19. Eisers subsidiaire stelling dat sprake is van ongeoorloofde rechtsdwang slaagt evenmin, omdat hij niet is gedwongen om afstand te doen van zijn recht om de definitieve navorderingsaanslag IB/PVV over 2011 en 2012 aan rechterlijke toetsing te onderwerpen. Het was aan eiser een afweging te maken om zijn beroep in te trekken en aanspraak te maken op een tegemoetkoming, ofwel een uitspraak van de rechtbank af te wachten.

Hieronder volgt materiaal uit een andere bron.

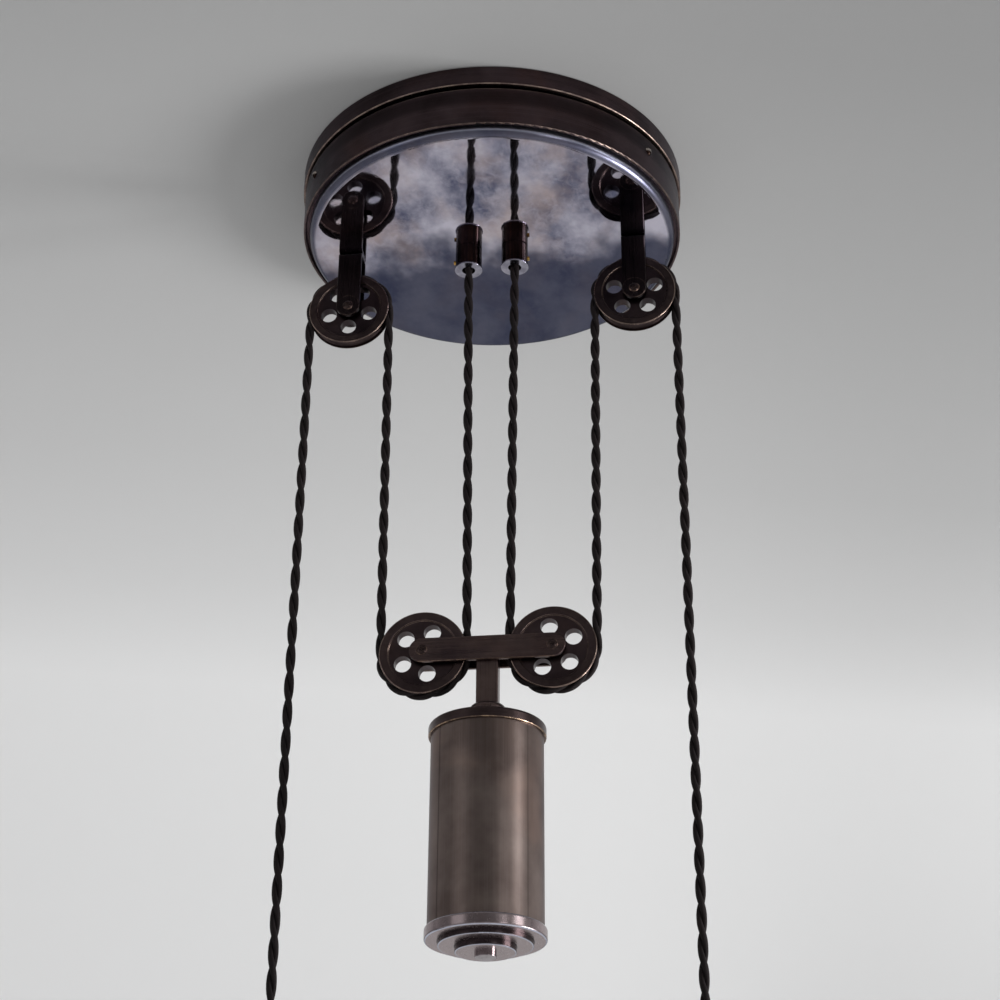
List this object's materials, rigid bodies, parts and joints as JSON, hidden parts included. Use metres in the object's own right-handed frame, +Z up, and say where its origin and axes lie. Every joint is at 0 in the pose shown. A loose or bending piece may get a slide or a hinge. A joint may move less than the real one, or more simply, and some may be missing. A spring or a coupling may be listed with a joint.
{
  "type": "rise and fall pendant",
  "caption": "Twin-flex rise and fall ceiling pendant: round mirrored canopy, ceiling pulleys, and a cylindrical counterweight slung on a yoke of moving pulleys.",
  "frame": {"origin": "middle of the ceiling plate's upper face, between its two fixing holes", "axes": "+Z up to the ceiling, +X along the line of the pulleys to the right, -Y towards the viewer"},
  "size_m": [0.305, 0.2623, 0.646],
  "materials": {
    "bronzed_canopy": "dark bronze patina, satin",
    "polished_disc": "mirror polished, clouded blue-grey patina",
    "nickel": "bright nickel plate",
    "plated_steel": "zinc plated",
    "copper_screw": "dark bronze worn to copper",
    "nylon": "moulded, matt",
    "brass": "bare turned brass",
    "bronzed_strap": "brown bronze patina, brushed, satin",
    "bronzed_axle": "bronzed, rubbed bright at the rim",
    "bronzed_pulley": "brown bronze patina, copper glints at the edges",
    "bush_bronze": "sintered bronze",
    "bronzed_weight": "warm grey-brown patina, lacquered satin",
    "bronzed_base": "pinkish grey patina, polished steps",
    "ballast_iron": "as cast",
    "braided_flex": "two braided cores, twisted, black-brown",
    "bronzed_holder": "dark bronze patina, satin",
    "holder_insert": "moulded thermoset"
  },
  "bodies": {
    "canopy": {"ceiling_plate": "bronzed_canopy", "plate_skirt": "bronzed_canopy", "canopy_can": "bronzed_canopy", "canopy_disc": "polished_disc", "canopy_bridge": "plated_steel", "canopy_side_screws": "copper_screw", "terminal_block": "nylon", "terminal_screws": "brass", "earth_post": "brass", "cord_grip_left": "bronzed_canopy", "cord_grip_right": "bronzed_canopy", "cord_grip_rings": "nickel", "cord_grip_nuts": "plated_steel", "cord_grip_screws": "brass", "hanger_left": "bronzed_strap", "hanger_right": "bronzed_strap", "hanger_screws": "plated_steel", "hanger_nuts": "plated_steel", "upper_axles": "bronzed_axle", "upper_axle_nuts": "bronzed_axle", "flex_tails": "braided_flex", "flex_inner_left": "braided_flex", "flex_inner_right": "braided_flex", "flex_middle_left": "braided_flex", "flex_middle_right": "braided_flex", "flex_upper_wrap_left": "braided_flex", "flex_upper_wrap_right": "braided_flex", "flex_outer_left": "braided_flex", "flex_outer_right": "braided_flex"},
    "upper_pulley_left": {"upper_pulley_left": "bronzed_pulley", "upper_bush_left": "bush_bronze"},
    "upper_pulley_right": {"upper_pulley_right": "bronzed_pulley", "upper_bush_right": "bush_bronze"},
    "counterweight": {"yoke_front_bar": "bronzed_strap", "yoke_back_bar": "bronzed_strap", "yoke_stem": "bronzed_strap", "lower_axles": "bronzed_axle", "lower_axle_nuts": "bronzed_axle", "counterweight_cap": "bronzed_weight", "counterweight_tube": "bronzed_weight", "counterweight_base": "bronzed_base", "ballast": "ballast_iron", "tie_rod": "plated_steel", "end_nut": "bronzed_base", "flex_lower_wrap_left": "braided_flex", "flex_lower_wrap_right": "braided_flex"},
    "lower_pulley_left": {"lower_pulley_left": "bronzed_pulley", "lower_bush_left": "bush_bronze"},
    "lower_pulley_right": {"lower_pulley_right": "bronzed_pulley", "lower_bush_right": "bush_bronze"},
    "lampholder_left": {"holder_cap_left": "bronzed_holder", "holder_body_left": "bronzed_holder", "holder_insert_left": "holder_insert", "holder_contacts_left": "brass", "shade_ring_left": "bronzed_holder"},
    "lampholder_right": {"holder_cap_right": "bronzed_holder", "holder_body_right": "bronzed_holder", "holder_insert_right": "holder_insert", "holder_contacts_right": "brass", "shade_ring_right": "bronzed_holder"}
  },
  "joints": [
    {"name": "counterweight_slide", "type": "slide", "parent": "canopy", "child": "counterweight", "axis": [0, 0, 1], "range_m": [-0.15, 0.15], "deforming": ["flex_inner_left", "flex_inner_right", "flex_middle_left", "flex_middle_right"]},
    {"name": "lampholder_left_slide", "type": "slide", "parent": "canopy", "child": "lampholder_left", "axis": [0, 0, 1], "range_m": [-0.301, 0.301], "deforming": ["flex_outer_left"]},
    {"name": "lampholder_right_slide", "type": "slide", "parent": "canopy", "child": "lampholder_right", "axis": [0, 0, 1], "range_m": [-0.301, 0.301], "deforming": ["flex_outer_right"]},
    {"name": "upper_pulley_left_spin", "type": "hinge", "parent": "canopy", "child": "upper_pulley_left", "pos_m": [-0.0974, 0, -0.0948], "axis": [0, 1, 0], "range_deg": [-636, 636]},
    {"name": "upper_pulley_right_spin", "type": "hinge", "parent": "canopy", "child": "upper_pulley_right", "pos_m": [0.0974, 0, -0.0948], "axis": [0, 1, 0], "range_deg": [-636, 636]},
    {"name": "lower_pulley_left_spin", "type": "hinge", "parent": "counterweight", "child": "lower_pulley_left", "pos_m": [-0.0405, 0, -0.3545], "axis": [0, 1, 0], "range_deg": [-318, 318]},
    {"name": "lower_pulley_right_spin", "type": "hinge", "parent": "counterweight", "child": "lower_pulley_right", "pos_m": [0.0405, 0, -0.3545], "axis": [0, 1, 0], "range_deg": [-318, 318]}
  ],
  "couplings": [
    {"joint": "lampholder_left_slide", "follows": "counterweight_slide", "ratio": -2},
    {"joint": "lampholder_right_slide", "follows": "counterweight_slide", "ratio": -2},
    {"joint": "upper_pulley_left_spin", "follows": "counterweight_slide", "rad_per_m": -73.801},
    {"joint": "upper_pulley_right_spin", "follows": "counterweight_slide", "rad_per_m": 73.801},
    {"joint": "lower_pulley_left_spin", "follows": "counterweight_slide", "rad_per_m": 36.9},
    {"joint": "lower_pulley_right_spin", "follows": "counterweight_slide", "rad_per_m": -36.9}
  ]
}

Schadevergoeding wegens overschrijding van de redelijke termijn
20. Het is vaste rechtspraak van de CRvB (zie bijvoorbeeld de uitspraak van 16 februari 2022, ECLI:NL:CRVB:2022:568) dat als uitgangspunt geldt dat de bezwaar- en beroepsfase tezamen niet langer mogen duren dan twee jaar. Daarbij mag de behandeling van het bezwaar ten hoogste een half jaar en de behandeling van het beroep ten hoogste anderhalf jaar duren. Dit is behoudens factoren die onder omstandigheden aanleiding kunnen geven overschrijding van deze behandelingsduren gerechtvaardigd te achten. Van dergelijke omstandigheden is in dit geval niet gebleken. 21. In beginsel is een vergoeding van immateriële schade gepast van € 500,- per half jaar of een gedeelte daarvan, waarmee de redelijke termijn is overschreden. Volgens vaste rechtspraak van de CRvB vangt de termijn aan op het moment dat het bestuursorgaan het bezwaarschrift ontvangt en eindigt de termijn op het moment van de uitspraak. De minister heeft eisers bezwaarschrift ontvangen op 6 december 2022. Uitgaande van een redelijke termijn van twee jaar, zou de procedure uiterlijk 6 december 2024 moeten zijn afgerond met een uitspraak over eisers beroep. Bij de beoordeling in welke mate de redelijke termijn is overschreden, moet worden uitgegaan van de datum van deze uitspraak.
22. De redelijke termijn is overschreden met afgerond een maand. Daarmee correspondeert een vergoeding van immateriële schade van € 500,-. Omdat de behandeling van het bezwaar niet te lang heeft geduurd, is de termijnoverschrijding geheel toe te rekenen aan de rechtbank. De Staat wordt daarom veroordeeld tot vergoeding van een bedrag van € 500,-. De rechtbank merkt de Staat (de minister van Justitie en Veiligheid) in zoverre mede aan als partij in dit geding.